====== Source records ======

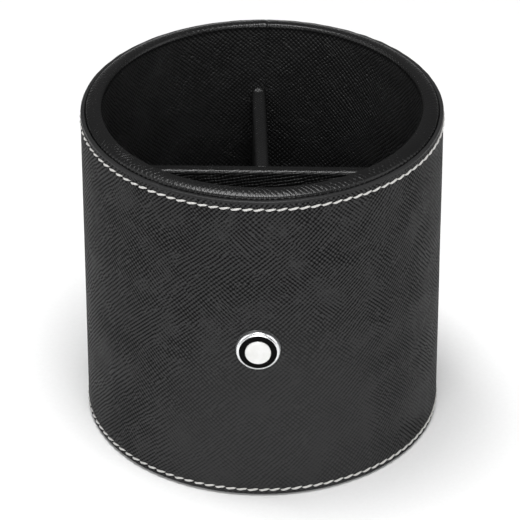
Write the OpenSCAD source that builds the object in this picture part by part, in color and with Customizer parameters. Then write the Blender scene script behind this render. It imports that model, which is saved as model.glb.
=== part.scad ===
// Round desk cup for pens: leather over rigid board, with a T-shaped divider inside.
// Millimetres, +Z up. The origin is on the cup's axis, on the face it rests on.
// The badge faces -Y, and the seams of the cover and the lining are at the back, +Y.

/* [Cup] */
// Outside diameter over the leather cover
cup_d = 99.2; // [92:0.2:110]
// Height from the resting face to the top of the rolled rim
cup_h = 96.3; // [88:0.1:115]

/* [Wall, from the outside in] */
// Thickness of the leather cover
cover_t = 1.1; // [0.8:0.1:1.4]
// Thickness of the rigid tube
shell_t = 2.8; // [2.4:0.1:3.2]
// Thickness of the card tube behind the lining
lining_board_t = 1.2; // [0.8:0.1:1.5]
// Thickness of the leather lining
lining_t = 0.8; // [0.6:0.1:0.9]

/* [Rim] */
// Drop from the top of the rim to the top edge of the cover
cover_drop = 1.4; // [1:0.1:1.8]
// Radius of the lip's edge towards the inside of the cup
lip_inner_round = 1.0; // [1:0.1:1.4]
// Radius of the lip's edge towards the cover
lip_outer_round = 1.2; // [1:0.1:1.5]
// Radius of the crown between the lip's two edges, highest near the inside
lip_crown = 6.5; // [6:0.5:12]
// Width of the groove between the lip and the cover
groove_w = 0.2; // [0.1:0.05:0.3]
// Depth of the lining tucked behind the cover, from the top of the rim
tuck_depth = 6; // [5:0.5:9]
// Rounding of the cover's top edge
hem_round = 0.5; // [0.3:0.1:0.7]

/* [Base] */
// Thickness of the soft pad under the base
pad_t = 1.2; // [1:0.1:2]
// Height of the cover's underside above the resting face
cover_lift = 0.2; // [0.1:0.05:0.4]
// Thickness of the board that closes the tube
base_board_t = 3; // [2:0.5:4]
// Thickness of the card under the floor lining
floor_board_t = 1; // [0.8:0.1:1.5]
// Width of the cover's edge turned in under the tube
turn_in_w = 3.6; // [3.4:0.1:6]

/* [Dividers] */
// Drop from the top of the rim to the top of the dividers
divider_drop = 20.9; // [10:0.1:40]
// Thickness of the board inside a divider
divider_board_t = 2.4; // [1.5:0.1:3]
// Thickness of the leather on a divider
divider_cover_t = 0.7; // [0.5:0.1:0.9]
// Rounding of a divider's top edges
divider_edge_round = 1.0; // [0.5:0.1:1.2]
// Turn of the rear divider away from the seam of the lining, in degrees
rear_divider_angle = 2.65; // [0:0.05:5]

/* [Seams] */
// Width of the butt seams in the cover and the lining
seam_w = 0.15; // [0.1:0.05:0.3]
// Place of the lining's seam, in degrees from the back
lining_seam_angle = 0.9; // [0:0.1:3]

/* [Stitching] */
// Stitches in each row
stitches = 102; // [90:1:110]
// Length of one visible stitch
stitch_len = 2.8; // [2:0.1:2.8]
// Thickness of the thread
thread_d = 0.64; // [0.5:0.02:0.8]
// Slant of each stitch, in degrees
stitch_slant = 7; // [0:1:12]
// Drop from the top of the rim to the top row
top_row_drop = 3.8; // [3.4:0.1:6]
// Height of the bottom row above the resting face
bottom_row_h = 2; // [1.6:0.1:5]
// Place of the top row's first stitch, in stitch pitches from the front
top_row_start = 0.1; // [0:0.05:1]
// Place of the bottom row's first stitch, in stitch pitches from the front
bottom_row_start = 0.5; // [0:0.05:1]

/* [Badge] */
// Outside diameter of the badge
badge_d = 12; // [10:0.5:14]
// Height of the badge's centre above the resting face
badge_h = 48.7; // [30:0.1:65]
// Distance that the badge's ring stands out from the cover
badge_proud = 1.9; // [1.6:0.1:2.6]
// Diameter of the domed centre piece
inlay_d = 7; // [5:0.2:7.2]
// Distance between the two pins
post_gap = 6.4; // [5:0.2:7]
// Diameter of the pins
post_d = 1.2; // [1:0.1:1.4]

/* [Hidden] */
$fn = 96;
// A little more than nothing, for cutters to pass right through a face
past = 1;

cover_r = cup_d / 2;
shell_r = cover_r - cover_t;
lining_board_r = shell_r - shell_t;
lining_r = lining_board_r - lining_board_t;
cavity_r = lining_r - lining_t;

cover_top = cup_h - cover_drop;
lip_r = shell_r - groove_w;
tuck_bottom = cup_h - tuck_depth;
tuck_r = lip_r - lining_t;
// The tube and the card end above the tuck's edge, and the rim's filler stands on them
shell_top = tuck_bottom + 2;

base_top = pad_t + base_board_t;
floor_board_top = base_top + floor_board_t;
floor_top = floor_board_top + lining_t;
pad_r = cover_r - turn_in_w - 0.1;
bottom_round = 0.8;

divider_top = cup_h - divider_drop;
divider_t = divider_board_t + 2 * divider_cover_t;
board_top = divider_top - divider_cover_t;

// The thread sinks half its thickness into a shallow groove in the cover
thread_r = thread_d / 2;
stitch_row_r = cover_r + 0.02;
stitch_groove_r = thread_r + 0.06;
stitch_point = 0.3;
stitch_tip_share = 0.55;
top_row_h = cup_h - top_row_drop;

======
====== Source records ======

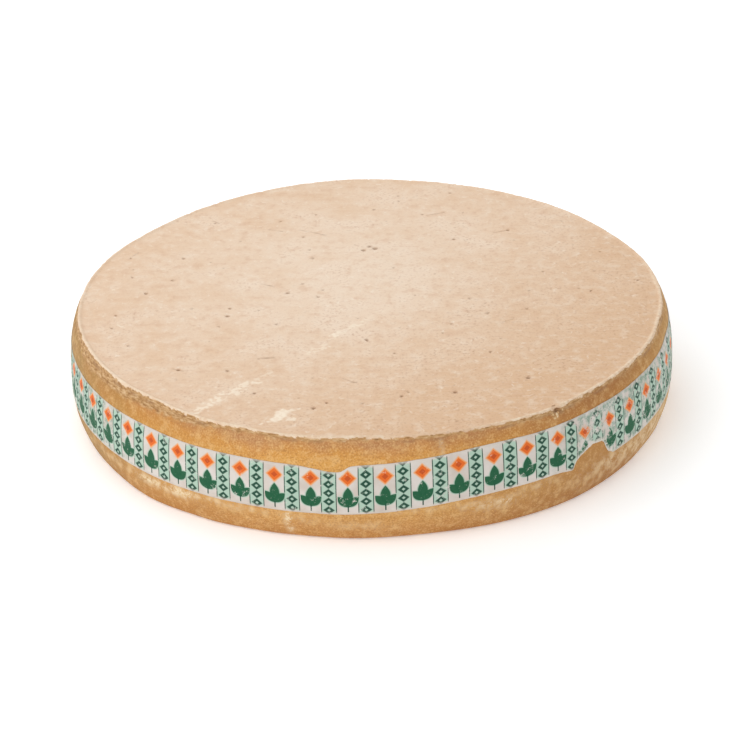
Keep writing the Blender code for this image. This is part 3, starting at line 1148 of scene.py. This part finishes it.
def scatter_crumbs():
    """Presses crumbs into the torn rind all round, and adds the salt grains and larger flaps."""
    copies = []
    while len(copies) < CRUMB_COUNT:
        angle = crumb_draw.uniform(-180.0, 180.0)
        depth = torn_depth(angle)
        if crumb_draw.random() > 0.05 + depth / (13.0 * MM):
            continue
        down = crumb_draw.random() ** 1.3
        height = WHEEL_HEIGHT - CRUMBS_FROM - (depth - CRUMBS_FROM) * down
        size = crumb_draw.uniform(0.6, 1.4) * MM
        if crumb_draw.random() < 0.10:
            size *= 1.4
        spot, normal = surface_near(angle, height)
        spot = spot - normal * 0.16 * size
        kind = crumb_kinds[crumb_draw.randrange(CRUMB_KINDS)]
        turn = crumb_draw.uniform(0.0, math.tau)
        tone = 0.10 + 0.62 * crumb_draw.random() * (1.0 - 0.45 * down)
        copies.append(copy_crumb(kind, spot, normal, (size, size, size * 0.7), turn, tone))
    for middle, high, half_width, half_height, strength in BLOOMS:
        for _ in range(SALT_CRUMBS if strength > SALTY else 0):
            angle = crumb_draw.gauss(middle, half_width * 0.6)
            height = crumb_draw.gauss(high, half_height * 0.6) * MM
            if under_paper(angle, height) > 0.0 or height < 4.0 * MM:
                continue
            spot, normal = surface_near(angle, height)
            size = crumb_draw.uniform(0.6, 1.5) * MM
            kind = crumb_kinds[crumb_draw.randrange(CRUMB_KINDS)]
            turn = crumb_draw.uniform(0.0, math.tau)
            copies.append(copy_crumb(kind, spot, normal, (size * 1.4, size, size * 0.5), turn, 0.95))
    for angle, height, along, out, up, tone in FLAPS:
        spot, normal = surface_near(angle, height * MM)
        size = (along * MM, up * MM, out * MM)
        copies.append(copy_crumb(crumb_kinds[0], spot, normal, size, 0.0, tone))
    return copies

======

- **Given request**
Copy verbatim the line that contains "Write the OpenSCAD", the line that contains "hem_round = 0.5; // [0.3:0.1:0.7]", and all lines between them.

- **Solution for this exercise**
Write the OpenSCAD source that builds the object in this picture part by part, in color and with Customizer parameters. Then write the Blender scene script behind this render. It imports that model, which is saved as model.glb.
=== part.scad ===
// Round desk cup for pens: leather over rigid board, with a T-shaped divider inside.
// Millimetres, +Z up. The origin is on the cup's axis, on the face it rests on.
// The badge faces -Y, and the seams of the cover and the lining are at the back, +Y.

/* [Cup] */
// Outside diameter over the leather cover
cup_d = 99.2; // [92:0.2:110]
// Height from the resting face to the top of the rolled rim
cup_h = 96.3; // [88:0.1:115]

/* [Wall, from the outside in] */
// Thickness of the leather cover
cover_t = 1.1; // [0.8:0.1:1.4]
// Thickness of the rigid tube
shell_t = 2.8; // [2.4:0.1:3.2]
// Thickness of the card tube behind the lining
lining_board_t = 1.2; // [0.8:0.1:1.5]
// Thickness of the leather lining
lining_t = 0.8; // [0.6:0.1:0.9]

/* [Rim] */
// Drop from the top of the rim to the top edge of the cover
cover_drop = 1.4; // [1:0.1:1.8]
// Radius of the lip's edge towards the inside of the cup
lip_inner_round = 1.0; // [1:0.1:1.4]
// Radius of the lip's edge towards the cover
lip_outer_round = 1.2; // [1:0.1:1.5]
// Radius of the crown between the lip's two edges, highest near the inside
lip_crown = 6.5; // [6:0.5:12]
// Width of the groove between the lip and the cover
groove_w = 0.2; // [0.1:0.05:0.3]
// Depth of the lining tucked behind the cover, from the top of the rim
tuck_depth = 6; // [5:0.5:9]
// Rounding of the cover's top edge
hem_round = 0.5; // [0.3:0.1:0.7]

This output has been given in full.